By sharing their truths, these poets are helping us embrace the challenging complexity of being human. They are creating new places for us all to put our feet. “These prodigious poets aren’t just emerging from challenges and disasters— they are overcoming them, reshaping them with their pens,” writes inaugural National Youth Poet Laureate Amanda Gorman in her introduction to A New Land. Zainab Almatwari, whose poem inspired the book’s title, uses her science background to personalize her immigration experience through a description of tectonic plates:

Where two lands move apart
And the result is a new land
That is what happened to me

“All our stories are getting erased because of loss of language or losing connection to family back home,” Almatwari says. A freshman at Syracuse University who recently published a piece in Teen Vogue celebrating queer Muslim heroes, she’s now working on her first book, a multigenerational collection of short stories about Iraq that she hopes will recover some of these lost connections for her generation.

Elementary school students share their writing during a field trip to the Telling Room.

Alicia Brillant, who illustrated A New Land, began questioning gender seven years ago when they wrote “Astriferous.”

Brillant, who has gone on to explore body, gender, and trans identity through their writing, studies literary fiction in the University of Southern Maine’s Stonecoast MFA program for creative writing. “I was published as a young writer, and that was one of the first instances that showed me my work could go somewhere, could be worth something,” says Brillant. “Just because the author is younger doesn’t make their experience or their words any less valid.”

And that, precisely, is where A New Land succeeds. “There’s this idea that you can’t get published as a young writer,” says Henry Spritz, who authored the poem “Hunting for Light.” “It’s so cool to feel like you’ve broken into a space that sometimes can feel pretty inaccessible. It can be a really empowering thing for young writers to feel like they can exist in those spaces, too.” Dettmann, who says she grew up almost exclusively reading the words of dead white men in English class, agrees: “Students seeing themselves unleashes a different kind of power. When they see somebody their own age, they’re like, ‘Oh, I can do that, too.’” An MFA candidate at New York University, she teaches A New Land to her undergraduate students and models the Telling Room teaching philosophy, in which teachers and students are equals who learn from each other.

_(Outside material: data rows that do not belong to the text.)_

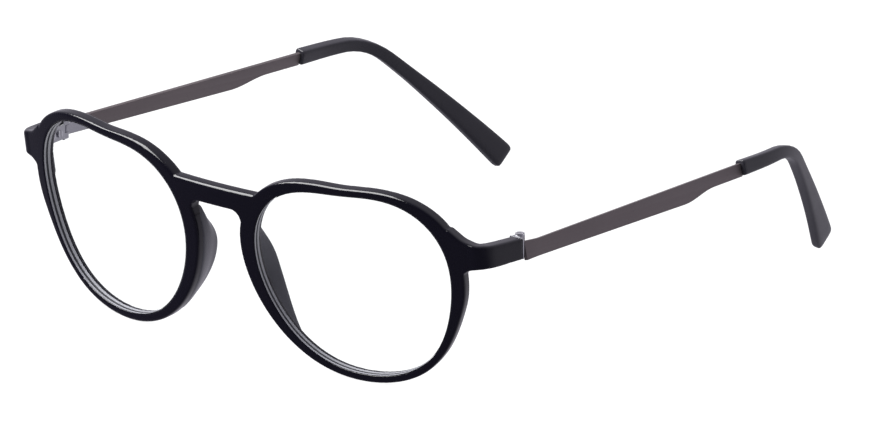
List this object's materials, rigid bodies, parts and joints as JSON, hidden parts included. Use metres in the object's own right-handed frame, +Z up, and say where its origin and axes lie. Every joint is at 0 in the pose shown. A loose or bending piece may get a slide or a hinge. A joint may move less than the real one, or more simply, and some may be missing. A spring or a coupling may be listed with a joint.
{
  "type": "eyeglasses",
  "caption": "Full-rim plastic eyeglasses with a keyhole bridge, built-up nose pads, clear lenses and flat metal temples that fold on screw hinges and end in curved plastic tips.",
  "frame": {"origin": "centre of the bounding box in plan, on the ground that the rims and the tips stand on", "axes": "+X to the wearer's left, +Y from the front towards the temple tips, +Z up"},
  "size_m": [0.1372, 0.1496, 0.0453],
  "materials": {
    "front_plastic": "polished black, softly rounded edges",
    "pad_plastic": "polished dark grey",
    "lens": "clear, polished both sides",
    "hinge_steel": "bright, lightly worn",
    "screw_steel": "bright turned steel",
    "temple_metal": "satin gunmetal brown",
    "tip_plastic": "smooth black"
  },
  "bodies": {
    "front": {"frame_front": "front_plastic", "lens_left": "lens", "lens_right": "lens", "nose_pad_left": "pad_plastic", "nose_pad_right": "pad_plastic", "front_hinge_left": "hinge_steel", "front_hinge_right": "hinge_steel", "hinge_screw_left": "screw_steel", "hinge_screw_right": "screw_steel", "mount_screws": "screw_steel"},
    "left_arm": {"temple_left": "temple_metal", "rear_hinge_left": "hinge_steel", "tip_left": "tip_plastic"},
    "right_arm": {"temple_right": "temple_metal", "rear_hinge_right": "hinge_steel", "tip_right": "tip_plastic"}
  },
  "joints": [
    {"name": "left_fold", "type": "hinge", "parent": "front", "child": "left_arm", "pos_m": [0.0657, -0.0499, 0.0333], "axis": [0, 0, 1], "range_deg": [0, 85]},
    {"name": "right_fold", "type": "hinge", "parent": "front", "child": "right_arm", "pos_m": [-0.0657, -0.0499, 0.0333], "axis": [0, 0, -1], "range_deg": [0, 80]}
  ]
}
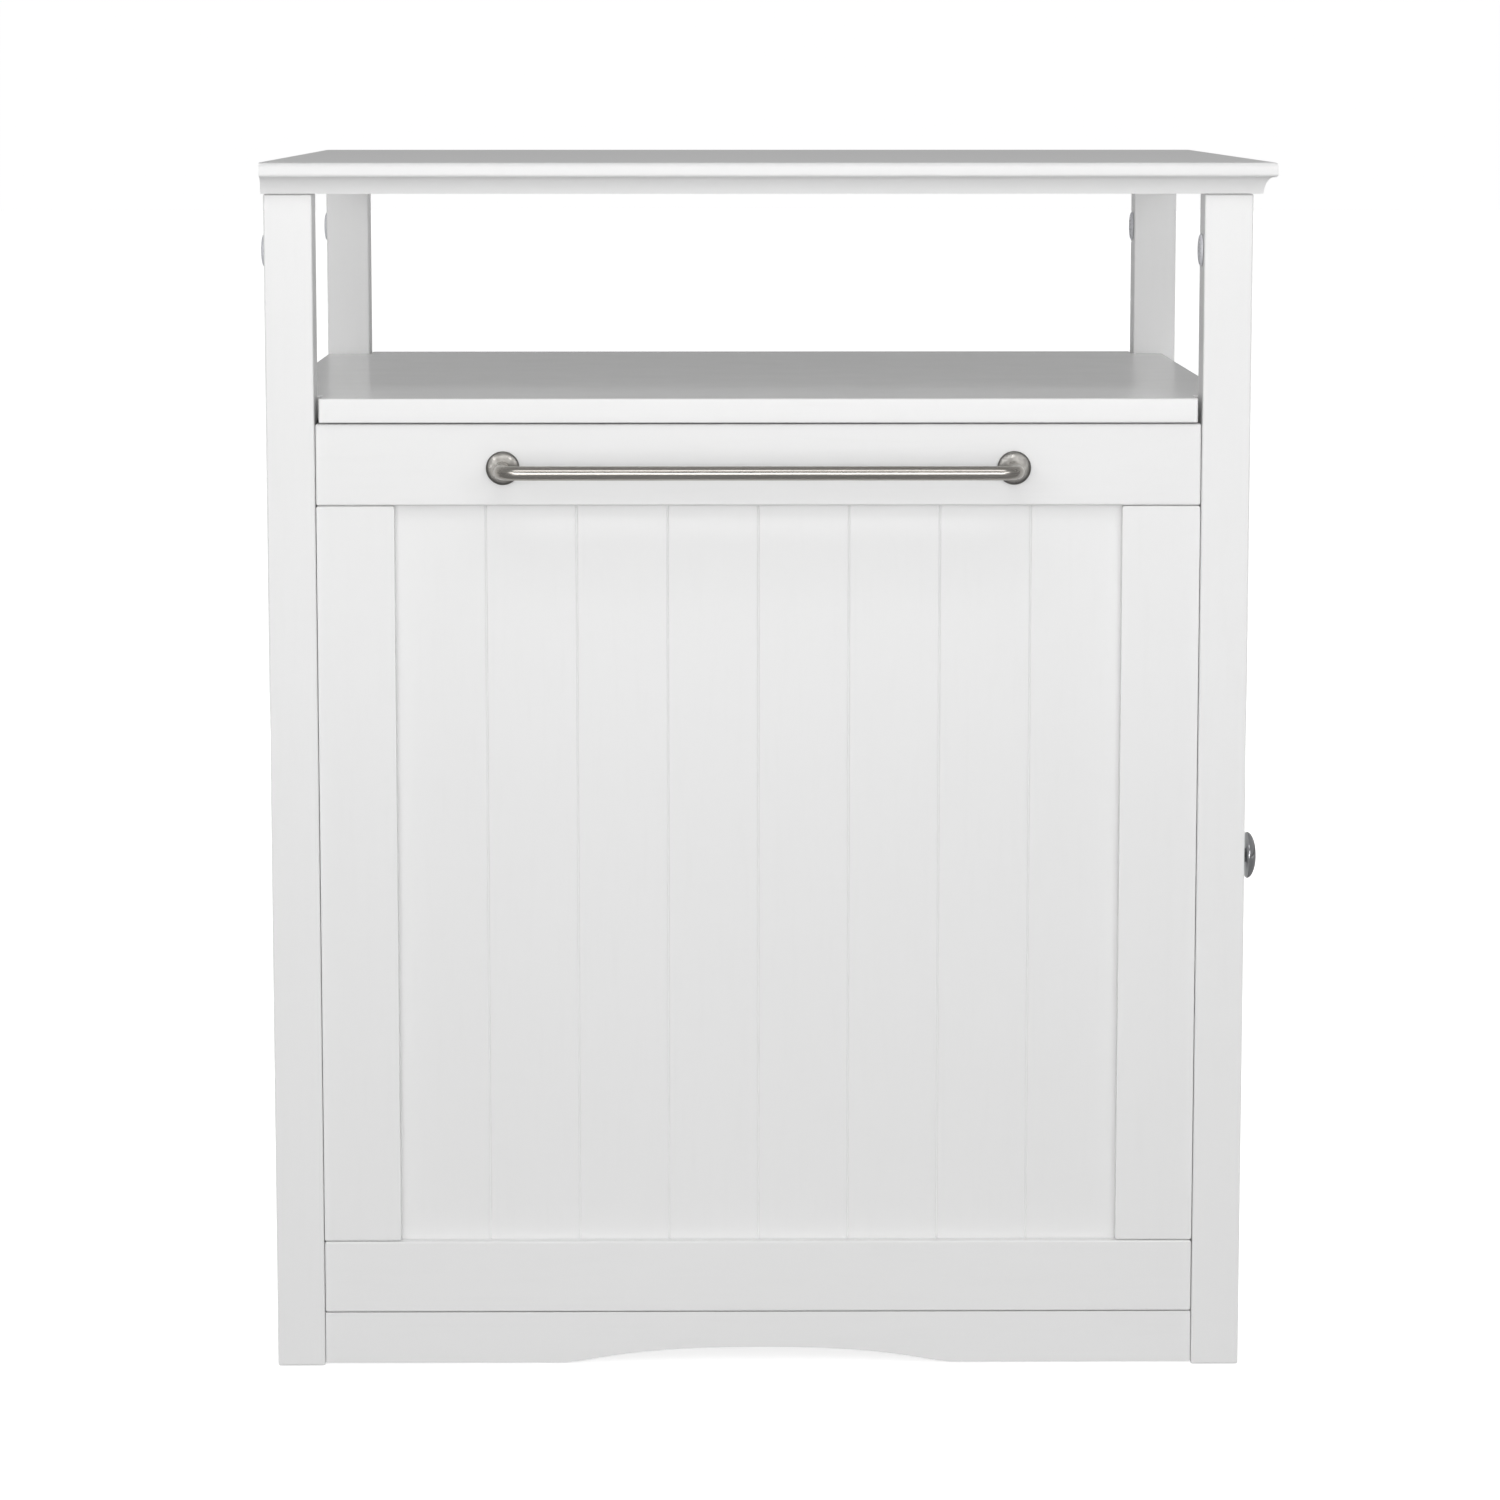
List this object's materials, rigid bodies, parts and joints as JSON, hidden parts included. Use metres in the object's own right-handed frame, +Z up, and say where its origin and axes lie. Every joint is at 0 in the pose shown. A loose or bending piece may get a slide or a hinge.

This year the Telling Room is focused on getting A New Land—along with writing prompts penned by its authors— into the hands of Maine youth. The book is now in every high school in the state, and the Telling Room is seeking funding to distribute it to all ninth graders. Teachers are inviting their classes to creatively respond to the poems with original poetry, songs, and letters. And the collection has continued to make its way out into the world, earning a finalist distinction in the Maine Literary Awards and airtime on the Voices of the Future podcast, by former Maine poet laureate Stuart Kestenbaum.

McGrath laughs when she remembers former president Barack Obama’s surprise virtual visit to the Young Writers and Leaders program earlier this year. “I loved when his book came out, and it was A Promised Land, and we were like, ‘Oh, we’ve already written the next chapter,’” she says. “A New Land—where youth voices matter. I knew the kids would blow him away, and they did.” She says she can’t wait for the day when young people can walk into a bookstore and read authors their own age. “We still have a lot more work to do. People are still not turning to youth and asking them to join them at the table, whether that table is in writing, or politics, or environmental issues. But I hope this is changing, and that publishing their literature helps this movement.”

At the Telling Room, the conversation always begins with the same question: What matters to you? Maine youth have spoken. A New Land is their answer. As Fiona Stawarz writes at the end of her poem “Crimson,”

Our anger and sadness can lay dormant no more,
For the power we have is undeniable
And change is inevitable.

Telling
Room writers gather to watch the organization receive a National Arts and Humanities Youth Programming Award from Michelle Obama and the White House.